Remote user testing means the researcher and participant are far apart and use technology to connect. This setup allows evaluation of websites, mobile apps, software, or prototypes as users interact in their usual settings. This can lead to more realistic results than those from artificial lab environments. Remote user testing typically has two main categories:
- Remote Moderated User Testing: A facilitator (moderator) interacts with the participant in real-time via video conferencing and screen sharing. The moderator guides the participant through tasks or discussion topics, observes their actions, encourages them to think aloud, and asks clarifying questions as needed. This approach allows for deep qualitative insights and probing into specific behaviors or comments.
- Remote Unmoderated User Testing: Participants complete predefined tasks or answer questions independently, on their own time, without a live moderator. Platforms like Userlytics help give instructions and record what participants do. They capture screen activity, voice commentary (think-aloud), and often the webcam feed. This method is great for quickly collecting feedback from many participants. It also helps observe behaviour that may be less affected by a moderator’s presence.
The choice between moderated and unmoderated testing depends on several factors. These include research goals, product complexity, the need for probing, and the scale of feedback wanted.
Conducting Remote User Tests
Effective remote user testing relies on careful planning and the right technological infrastructure:
- Clear Research Objectives & Tasks/Questions: Define what you need to learn from users. Design clear, realistic tasks (for task-based testing) or focused questions (for interviews or surveys conducted remotely).
- Targeted Participant Recruitment: Identify, screen, and schedule participants who fit your target user profile. Remote testing allows for global recruitment. Platforms like Userlytics offer access to diverse participant panels and tools to manage screening and scheduling efficiently. Always ensure informed consent and fair compensation.
- Appropriate Testing Platform/Tools: The technology choice is critical:
- For Moderated Sessions: Reliable video conferencing software with robust screen sharing and recording capabilities is needed. Userlytics provides an integrated platform designed for these types of live, moderated research interactions.
- For Unmoderated Sessions: Specialized remote user testing platforms (like Userlytics) are essential. These platforms manage task delivery, reliable multi-stream recording (screen, voice, face), collect behavioral data, and often include integrated survey capabilities.
- The Test Artifact: The live website, application (potentially using an SDK or test distribution method), hosted prototype (e.g., Figma, InVision), or concept being evaluated.
- Moderator (for Moderated): A skilled facilitator capable of guiding the session, building rapport remotely, observing keenly, and probing effectively.
- Clear Instructions (Especially Unmoderated): Unmoderated participants rely entirely on the provided instructions. They must be exceptionally clear, step-by-step, and unambiguous to ensure participants understand what is expected.

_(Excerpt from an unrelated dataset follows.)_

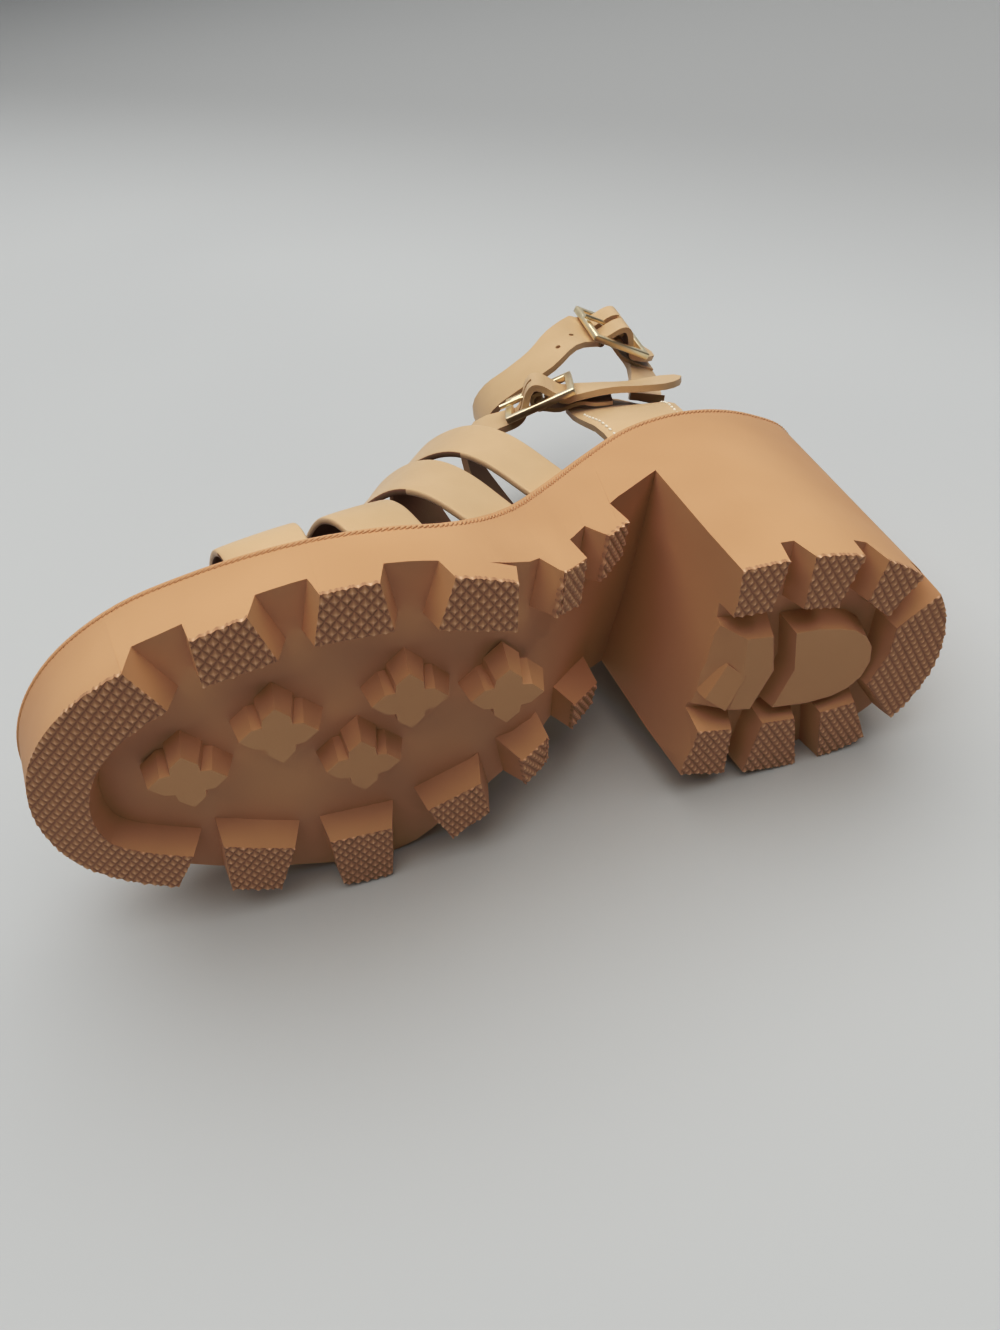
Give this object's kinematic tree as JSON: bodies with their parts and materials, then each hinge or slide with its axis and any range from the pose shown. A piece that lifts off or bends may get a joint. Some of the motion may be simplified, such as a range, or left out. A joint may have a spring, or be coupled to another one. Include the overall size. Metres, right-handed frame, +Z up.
{
  "type": "platform wedge sandal",
  "caption": "Strappy sandal on a thick lugged platform sole with a block heel, with straps over the forefoot and instep, a heel quarter and buckled ankle straps, lying on its inner side.",
  "frame": {"origin": "centre of the bottom of the bounding box, on the floor that the sandal lies on", "axes": "-X towards the toe, -Y out of the tread of the sole, +Z up from the floor, out of the sandal's outer side"},
  "size_m": [0.2336, 0.1703, 0.098],
  "materials": {
    "sole_rubber": "matte moulded",
    "insole_lining": "matte lining",
    "strap_leather": "smooth, low sheen",
    "buckle_brass": "polished pale gold"
  },
  "bodies": {
    "root": {"sole_unit": "sole_rubber", "insole": "insole_lining", "toe_strap": "strap_leather", "ball_strap": "strap_leather", "midfoot_strap": "strap_leather", "instep_strap": "strap_leather", "heel_quarter": "strap_leather", "ankle_strap": "strap_leather", "lower_ankle_strap": "strap_leather", "lower_buckle_tab": "strap_leather", "upper_buckle_tab": "strap_leather", "lower_buckle_frame": "buckle_brass", "lower_buckle_prong": "buckle_brass", "upper_buckle_frame": "buckle_brass", "upper_buckle_prong": "buckle_brass"}
  },
  "joints": []
}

- Data Collection: Gathering the outputs, which typically include video recordings of sessions (screen, audio, participant camera), task success/failure metrics, time-on-task data, clickstream data, heatmaps (depending on the tool), and responses to questionnaires or surveys administered through the platform.
- Analysis & Reporting: Reviewing recordings, analyzing collected metrics, identifying patterns in behavior and feedback, and synthesizing findings into actionable insights. Userlytics often provides tools like automated transcription, annotation features, clip creation, and AI-powered analysis assistance to make this process more efficient.

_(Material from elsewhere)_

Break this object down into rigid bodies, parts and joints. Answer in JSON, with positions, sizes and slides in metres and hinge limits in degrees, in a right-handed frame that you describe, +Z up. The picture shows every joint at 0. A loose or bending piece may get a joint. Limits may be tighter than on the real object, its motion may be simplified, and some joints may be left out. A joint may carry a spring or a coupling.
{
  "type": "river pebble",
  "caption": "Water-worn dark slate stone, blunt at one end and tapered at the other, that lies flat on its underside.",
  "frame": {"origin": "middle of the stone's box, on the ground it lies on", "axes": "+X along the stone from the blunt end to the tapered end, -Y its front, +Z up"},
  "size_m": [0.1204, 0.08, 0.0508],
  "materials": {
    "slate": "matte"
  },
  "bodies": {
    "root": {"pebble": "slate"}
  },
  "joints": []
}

Why Remote User Testing is a Cornerstone of Modern Research
The adoption of remote user testing has surged due to its significant advantages:
- Global Reach and Diversity: Easily recruit participants from virtually any geographic location, enabling access to diverse cultural perspectives, specific regional markets, or international user bases.
- Natural Context of Use: Participants use their own familiar devices, browsers, operating systems, and internet connections in their everyday environments (home/office), yielding behavior that is often more realistic and ecologically valid than lab settings.
- Cost-Effectiveness: Dramatically reduces expenses by eliminating the need for physical lab rentals, equipment setup, participant travel compensation, and researcher travel costs.
- Speed and Efficiency: Unmoderated testing allows numerous sessions to run concurrently, significantly accelerating data collection. Online panel recruitment is often faster than traditional methods.
- Scalability (Especially Unmoderated): Makes it feasible to gather feedback from larger numbers of participants, providing more reliable quantitative data points alongside qualitative insights.
- Convenience and Flexibility: Offers greater convenience for participants (no travel, flexible timing for unmoderated tests) and researchers (remote observation, flexible scheduling).
- Access to Niche Populations: Simplifies recruitment of participants with specific characteristics, roles, or technical setups who might be geographically scattered.
Remote User Testing: Balancing Benefits with Practical Considerations
While offering numerous advantages, remote user testing also has aspects to consider, particularly when compared to in-person approaches:
Advantages:
- Expands participant pool geographically and demographically.
- Captures user behavior in a more natural environment.
- Reduces logistical costs and often speeds up data collection.
- Highly scalable, especially unmoderated methods.
- Offers convenience for both researchers and participants.
- Facilitates recruitment of specialized or dispersed user groups.
Considerations & Challenges:
- Technology Requirements & Reliability: Participants need adequate hardware, software, internet speed, and sufficient technical ability to participate smoothly. Technical glitches (poor connection, software issues) can disrupt sessions.
- Limited Environmental Observation: Researchers have less insight into the participant’s physical environment or potential distractions compared to an in-person setting. Full non-verbal cues are also harder to capture remotely (though webcam video helps).
- Remote Moderation Nuances: Building rapport and managing the session flow effectively can require different techniques for remote moderators compared to face-to-face interaction.
- Lack of Real-Time Intervention (Unmoderated): In unmoderated tests, researchers cannot ask clarifying questions at the moment of confusion or provide assistance if a participant gets completely stuck. This necessitates extremely clear task design.
- Participant Distractions: The participant’s own environment may present more distractions than a controlled lab setting.
- Participant Setup: Some remote testing tools may require participants to install software, browser extensions, or adjust system permissions, which can be a hurdle or source of technical difficulty for some.
- Data Security: Ensuring the secure transmission and storage of potentially sensitive session recordings (showing screens, potentially PII) requires robust platform security and clear data handling protocols.
The Power of Remote User Testing
Remote user testing has become a key method in UX research. It offers great flexibility and reach. By using technology, teams can connect with users anywhere. This helps them gather real insights on how people use their products in everyday situations.
Whether using remote moderated testing for in-depth feedback or remote unmoderated testing for quick results, this approach removes geographical limits. It also boosts efficiency significantly.
Platforms like Userlytics play a key role in remote user testing. They offer solutions for recruiting global participants and capturing rich user data, such as screen, voice, and face interactions. These platforms also help with tasks, surveys, and analysis. Although technical details matter, the advantages of reaching diverse users and understanding behaviour in context are significant. Remote user testing saves time and money, making it a vital tool for any organisation focused on creating user-centred global products.